August 20, 2007
Spec#: Contracts for C# and Then Some
Spec# (pronounced "Spec Sharp") is a programming system from Microsoft Research that, among other features, adds contracts to C#.
According to its developers, Spec# attempts to streamline the development and maintenance of high-quality software. "Our goal," say Rustan Leino, Mike Barnett, and Wolfram Schulte is to move "normally skilled programmers to a higher-integrity language" by adding specifications to their software. The system consists of the object-oriented Spec# programming language, a Spec# compiler, and the Boogie static program verifier.
"What we’ve tried to do," says Leino, the project lead, "is think about the whole experience of the language. How do you write the programs? What sort of specifications do you include in the programs? What do you do with them?
"The overall goal is to improve the software-engineering process," Leino goes on to say. "Software engineering is very expensive in terms of figuring out and designing what the program should do and then actually writing the programs. There’s a lot of cost in writing the programs up front to develop them initially. But a much larger cost is the maintenance of the program.
"What we’d like to do is make it more cost-effective in various ways. Programmers tend to run tests, so the testing accounts for a large portion of the cost of software engineering. That is, in some sense, what we’re competing with, but we’re not aiming to replace testing. We just want to be able to do it in a smarter way earlier in the software-development cycle, and the way to do that is to use specifications."
To make all this possible, the computer scientists focus on three issues:
- Type checking
- Pre- and post-conditions
- Program verification.
What's unique about Spec#'s approach to type checking is how it checks for non-null types, to make sure that pointers within a program point to the objects for which they are intended. "When the compiler runs, says Leino, "the programmer gets that checking immediately."

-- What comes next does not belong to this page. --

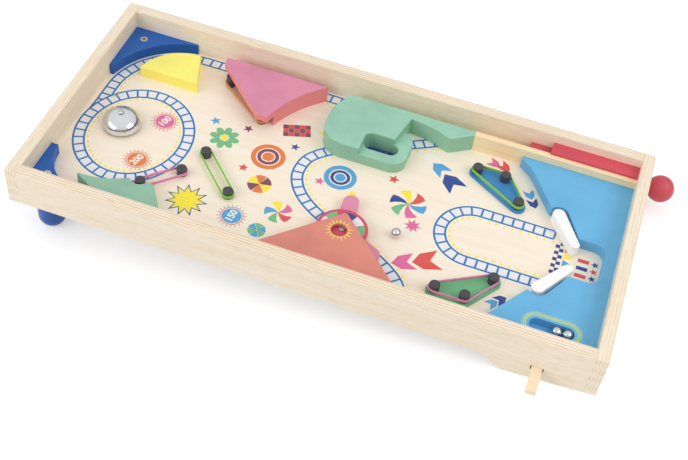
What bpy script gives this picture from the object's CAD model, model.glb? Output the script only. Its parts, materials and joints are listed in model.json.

In terms of pre- and post-conditions, Spec# resembles the Eiffel object-oriented programming languages. Like Eiffel, Spec# provides runtime checking of preconditions and postconditions. Leino explains: "The programmer, by writing down just one precondition in the entire program -- or two or three or 100 -- gets the benefit of our compiler generating runtime checking.
And when it comes to static program verification, Spec# analyzes the program mathematically to check that these specifications really always hold. That means that you need to have enough specifications in the program that you can convince even a program verifier that the program is correct.
As its "#" suggests, Spec# is a superset of C#, which means that it should be straightforward for C# programmers and Visual Studio users to adopt. While not as fully featured as Visual Studio overall, Spec# does provide additional quality checks thanks to contracts.
"Those can be put in a C# program as just comments," Leino explains. "That means that when the C# compiler looks at the program, it ignores the comments. But when the Spec# compiler runs on the same program, it looks into the comments and treats them as if they weren’t written in comments. C# programmers can download our system and choose to turn on contracts. If they do that, they can write contracts in the comments. Then, when they compile it in Visual Studio, they can first run the C# compiler, then immediately afterward run the Spec# compiler. Then they get all the whiz-bang features of C# and the benefits of our compiler."
Spec# also offers runtime checking for object invariants. An object invariant is a condition that describes the steady state of a program’s data structures, something difficult to verify statically. Spec# addresses this concern by utilizing modular checking, in which the program is analyzed bit by bit, one piece at a time. By taking a look at each piece of a program, the whole can be verified.
"Smoothing out the experience of using the system is a thing that we’re working on,” Leino says. "Trying to improve error messages or give more detail, and expanding the methodology to be able to handle more common programming idioms. Increasing the power of the specification language in certain ways. Improving the theorem-proving technology to make things faster and more effective."